На спектакль "Разбойники" однажды не явился актер Чернов, исполнявший роль старого слуги Даниеля (его свезли в больницу - сыпной тиф). Так как весь мужской состав был занят, выручить мог только тот, кто освобождался до картины смерти Франца. Лаврентьев был занят на заседании - играть пришлось мне. Сцена Даниеля с Францем происходит в конце картины, когда замок берут приступом разбойники, посланные Карлом. Шум и грохот бывали такими, что даже голоса суфлера не услышишь. За сорок минут выучить текст невозможно, тем более что это рваные фразы, оставалось надеяться на свою сообразительность и помощь Монахова. Все сошло благополучно до последней реплики, когда Франц требует от Даниеля пронзить его шпагой, чтобы эти канальи не надругались над ним, а Даниель отвечает: "Сохрани бог! Что вы это! Я никогда не соглашусь отправить на небо, тем более в..." - и в ужасе должен убежать, но в грохоте и суматохе я ограничил реплику словами: "Никогда не соглашусь на это". Монахов, ожидавший точной реплики, оказывается, рассвирепел и по окончании картины обрушился на меня за эти треклятые непроизнесенные мной слова, причем в запальчивости, сам не заметив, продемонстрировал ненавистный нам тон премьера. Взволнованный только что пережитыми на сцене трудностями, я резко возразил, что продолжать разговор буду только после того, как он извинится за оскорбительную манеру разговора с товарищем, который выручил спектакль, как смог. После этого я заявил Лаврентьеву и Гришину о категорическом отказе играть завтра Даниеля, если Монахов не извинится.

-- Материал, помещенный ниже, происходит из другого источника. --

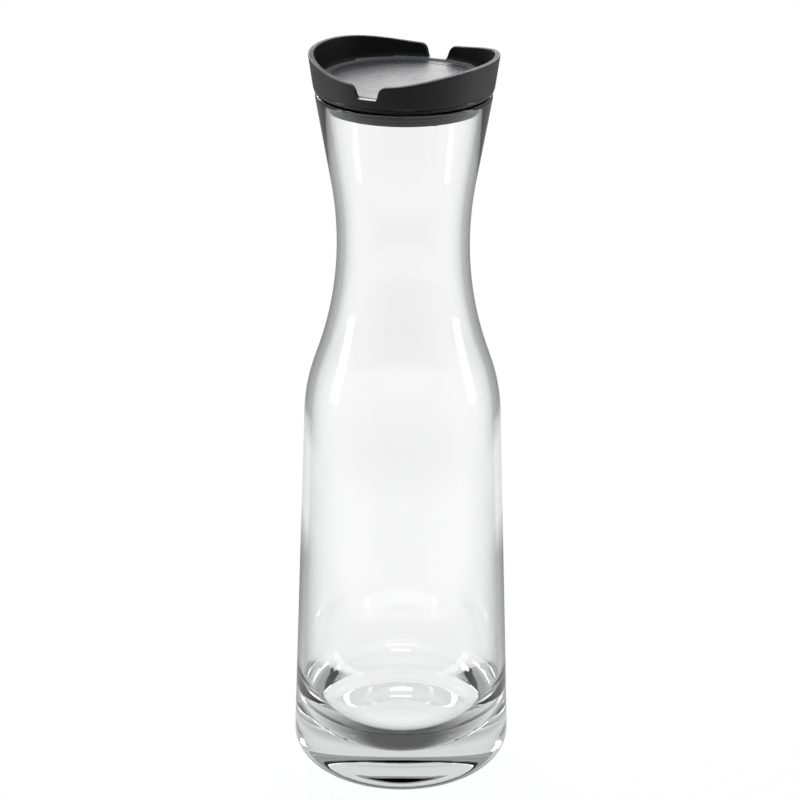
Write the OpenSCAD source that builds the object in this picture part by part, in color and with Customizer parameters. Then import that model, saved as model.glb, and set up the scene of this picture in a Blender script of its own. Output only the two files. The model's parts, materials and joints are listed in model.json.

Таково протокольное изложение события, как будто бы малозначительного: мастер обидел подмастерья - ну что тут особенного, если младший "полез в бутылку от обиды". Но для меня, уже зараженного студийным отношением к общему делу и друг к другу, такое проявление премьерства в нашей среде казалось недопустимым. Несмотря на поразивший меня "чужой" глаз Монахова, я еще надеялся, что он сам поймет смысл своего поведения, но на репетиции "Отелло" он продолжал оставаться "надо мной". С детских лет уверенность в своей правоте рождала у меня такое упрямство, что закрывала все клапаны благоразумия. Я еще раз напомнил о том, что вечером играть Даниеля не буду/пока Монахов не извинится. Наступил вечер, пришло время спектакля, одеваемся и гримируемся. Товарищи молча и незаметно следят за мной, стараясь уловить - выдержу характер или капитулирую. Когда я, сыграв последнюю сцену Роллера, возвратился к себе в уборную, помощник режиссера Ананьев осторожно спросил: "Ты, Геннаша, сыграешь Даниеля?" И, получив отрицательный ответ, побежал к Лаврентьеву, куда через минуту вызвали меня. Тяжелые и нехорошие были эти минуты пути до кабинета главрежа и встречи там с Марией Федоровной, Гришиным и Лаврентьевым. Противоречивые мысли боролись во мне - тревога за спектакль и невозможность компромисса: ведь это значит сломать в себе то ценное, что уже не починишь потом. Разговор был коротким, на все их и ласковые и угрожающие слова у меня ответ был один: "Пусть Монахов извинится".
Наступившие после этого дни принесли мне порядочную дозу испытаний: Лаврентьев не видел во мне больше "Геннашечку", на репетициях "Отелло" ограничивался необходимыми указаниями, директор Гришин стал официально вежлив, заменив привычное ты сухим вы.
Из организованной Монаховым у него на квартире питательной коммуны я вышел.